Professor of Obstetrics and Gynecology, Athens Medical School, National and Kapodistrian University of Athens

Correspondence: Dimitris Loutradis, Professor of Obstetrics and Gynecology, Athens Medical School, National and Kapodistrian University of Athens, 10 Alkaiou, GR 115 28, Athens, Greece, e-mail: info@hsog.gr

Multiple pregnancies present unique challenges and considerations for both expectant parents and healthcare providers. While the joy of anticipating multiple bundles of joy is undeniable, managing multiple pregnancies requires careful monitoring and personalized care to ensure the health and well-being of both the mother and her fetuses. Prenatal care for multiple pregnancies often involves more frequent antenatal visits, specialized screenings and consultations with maternal-fetal medicine specialists. Ultrasound examinations are typically offered more frequently to monitor fetal growth, detect any abnormalities and assess the health of each fetus. While many multiple pregnancies progress smoothly, they are inherently at a higher risk for certain complications compared to singleton pregnancies. Some of the potential complications include:

1.Preterm Birth: Multiple pregnancies are more likely to result in preterm birth; premature neonates may face challenges and may require specialized medical care in a neonatal intensive care unit.

2.Low Birth Weight: Twins and higher-order multiples are more likely to be born with low birthweight, which can increase the risk of health problems both at birth and later in life.

3.Gestational Diabetes: Pregnant women carrying multiples have a higher risk of developing gestational diabetes; proper management of gestational diabetes is crucial to prevent complications for both the mother and her fetuses.

4.Preeclampsia: Multiple pregnancies are associated with an increased risk of developing preeclampsia.
5. Twin-to-Twin Transfusion Syndrome (TTTS): In monochorionic twins, TTTS may occur when blood vessels in the placenta connect the circulatory systems of the fetuses unevenly, resulting in an imbalance in blood flow between the twins.

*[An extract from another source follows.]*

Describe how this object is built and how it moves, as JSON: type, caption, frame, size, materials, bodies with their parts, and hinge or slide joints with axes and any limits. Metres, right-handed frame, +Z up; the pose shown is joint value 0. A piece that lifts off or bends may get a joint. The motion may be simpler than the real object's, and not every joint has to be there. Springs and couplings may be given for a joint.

In this special issue, Tsakiridis et al. found that one out of nine hospitalized high-risk pregnancies were twins, thus, imposing a high burden for the high-risk pregnancy unit, while one third of them had symptoms of threatened preterm labor. Through regular prenatal care, early detection of complications and proactive intervention, when necessary, healthcare providers may help mitigate the risks associated with multiple pregnancies and thus, improve perinatal outcomes.